Data shown -
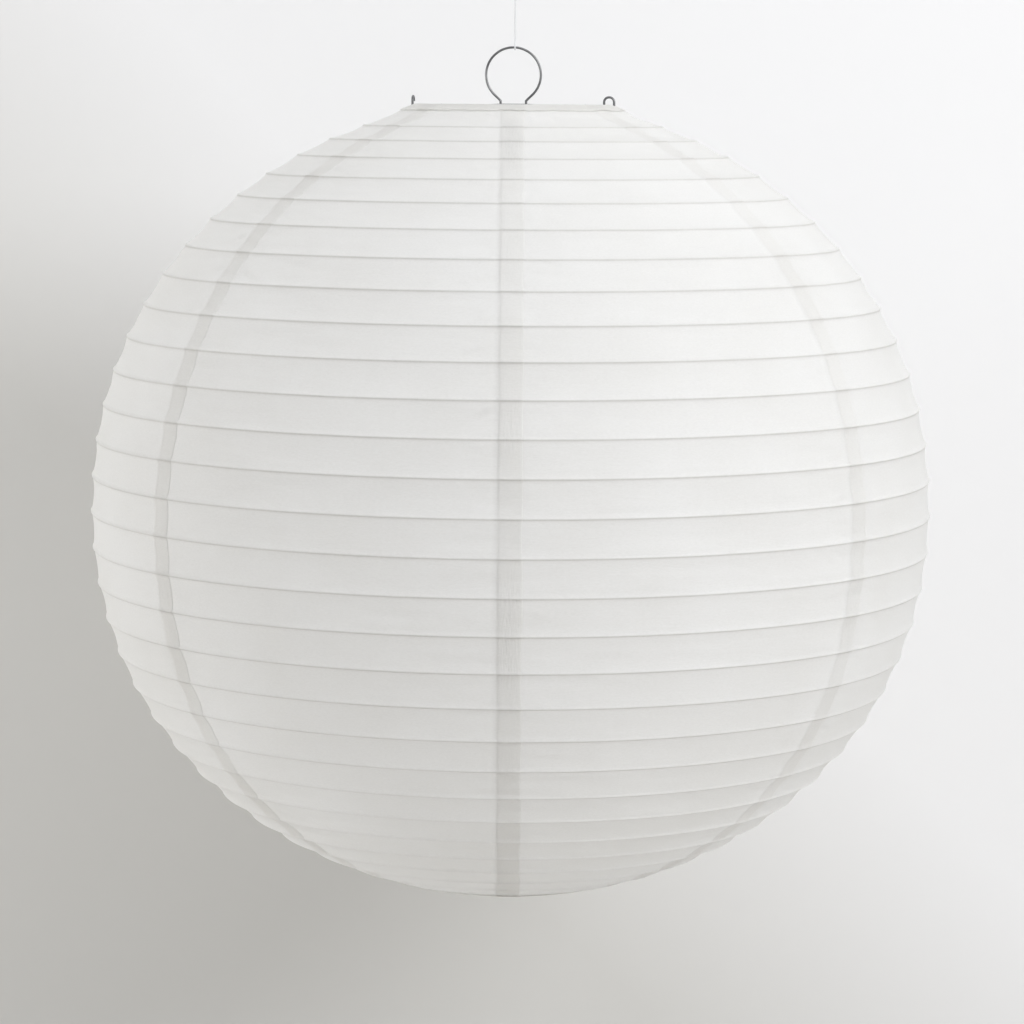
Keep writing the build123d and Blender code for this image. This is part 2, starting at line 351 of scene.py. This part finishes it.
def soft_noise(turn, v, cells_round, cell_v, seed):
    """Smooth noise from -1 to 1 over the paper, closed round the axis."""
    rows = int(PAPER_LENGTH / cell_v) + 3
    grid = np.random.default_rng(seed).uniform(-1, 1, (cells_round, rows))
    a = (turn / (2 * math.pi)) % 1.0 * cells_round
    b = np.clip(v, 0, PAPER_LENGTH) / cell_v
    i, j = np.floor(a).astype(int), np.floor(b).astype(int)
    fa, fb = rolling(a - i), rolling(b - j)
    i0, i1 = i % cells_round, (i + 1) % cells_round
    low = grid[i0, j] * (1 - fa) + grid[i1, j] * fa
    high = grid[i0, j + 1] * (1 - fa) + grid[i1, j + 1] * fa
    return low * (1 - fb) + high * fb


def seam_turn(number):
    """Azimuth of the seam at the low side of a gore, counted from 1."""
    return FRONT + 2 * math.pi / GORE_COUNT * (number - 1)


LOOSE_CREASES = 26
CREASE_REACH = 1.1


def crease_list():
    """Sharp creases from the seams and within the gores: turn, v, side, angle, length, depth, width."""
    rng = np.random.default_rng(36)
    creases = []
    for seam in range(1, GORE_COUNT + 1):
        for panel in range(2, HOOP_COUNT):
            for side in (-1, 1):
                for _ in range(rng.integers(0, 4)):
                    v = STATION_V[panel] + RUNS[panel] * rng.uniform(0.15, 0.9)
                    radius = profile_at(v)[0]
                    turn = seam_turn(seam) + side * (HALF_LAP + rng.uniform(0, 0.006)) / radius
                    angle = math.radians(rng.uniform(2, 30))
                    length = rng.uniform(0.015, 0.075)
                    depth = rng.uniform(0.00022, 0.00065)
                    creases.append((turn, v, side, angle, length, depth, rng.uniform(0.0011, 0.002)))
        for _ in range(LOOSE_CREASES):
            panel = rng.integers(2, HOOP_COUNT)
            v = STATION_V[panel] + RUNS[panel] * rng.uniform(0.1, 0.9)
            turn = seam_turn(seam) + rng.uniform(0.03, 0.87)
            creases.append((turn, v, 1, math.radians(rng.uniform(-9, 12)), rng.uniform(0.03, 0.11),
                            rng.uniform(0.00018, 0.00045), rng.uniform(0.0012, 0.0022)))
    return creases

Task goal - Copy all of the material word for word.

The completed task -
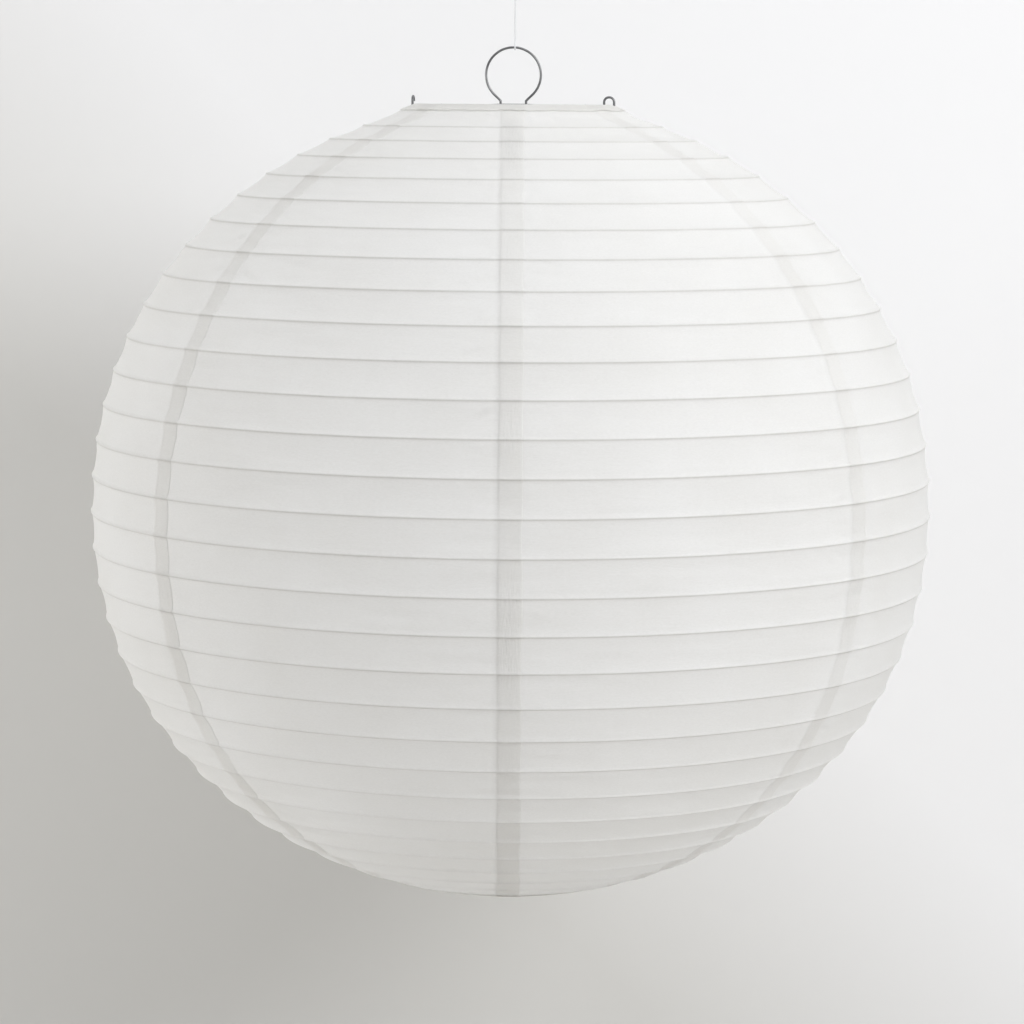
Keep writing the build123d and Blender code for this image. This is part 2, starting at line 351 of scene.py. This part finishes it.
def soft_noise(turn, v, cells_round, cell_v, seed):
    """Smooth noise from -1 to 1 over the paper, closed round the axis."""
    rows = int(PAPER_LENGTH / cell_v) + 3
    grid = np.random.default_rng(seed).uniform(-1, 1, (cells_round, rows))
    a = (turn / (2 * math.pi)) % 1.0 * cells_round
    b = np.clip(v, 0, PAPER_LENGTH) / cell_v
    i, j = np.floor(a).astype(int), np.floor(b).astype(int)
    fa, fb = rolling(a - i), rolling(b - j)
    i0, i1 = i % cells_round, (i + 1) % cells_round
    low = grid[i0, j] * (1 - fa) + grid[i1, j] * fa
    high = grid[i0, j + 1] * (1 - fa) + grid[i1, j + 1] * fa
    return low * (1 - fb) + high * fb


def seam_turn(number):
    """Azimuth of the seam at the low side of a gore, counted from 1."""
    return FRONT + 2 * math.pi / GORE_COUNT * (number - 1)


LOOSE_CREASES = 26
CREASE_REACH = 1.1


def crease_list():
    """Sharp creases from the seams and within the gores: turn, v, side, angle, length, depth, width."""
    rng = np.random.default_rng(36)
    creases = []
    for seam in range(1, GORE_COUNT + 1):
        for panel in range(2, HOOP_COUNT):
            for side in (-1, 1):
                for _ in range(rng.integers(0, 4)):
                    v = STATION_V[panel] + RUNS[panel] * rng.uniform(0.15, 0.9)
                    radius = profile_at(v)[0]
                    turn = seam_turn(seam) + side * (HALF_LAP + rng.uniform(0, 0.006)) / radius
                    angle = math.radians(rng.uniform(2, 30))
                    length = rng.uniform(0.015, 0.075)
                    depth = rng.uniform(0.00022, 0.00065)
                    creases.append((turn, v, side, angle, length, depth, rng.uniform(0.0011, 0.002)))
        for _ in range(LOOSE_CREASES):
            panel = rng.integers(2, HOOP_COUNT)
            v = STATION_V[panel] + RUNS[panel] * rng.uniform(0.1, 0.9)
            turn = seam_turn(seam) + rng.uniform(0.03, 0.87)
            creases.append((turn, v, 1, math.radians(rng.uniform(-9, 12)), rng.uniform(0.03, 0.11),
                            rng.uniform(0.00018, 0.00045), rng.uniform(0.0012, 0.0022)))
    return creases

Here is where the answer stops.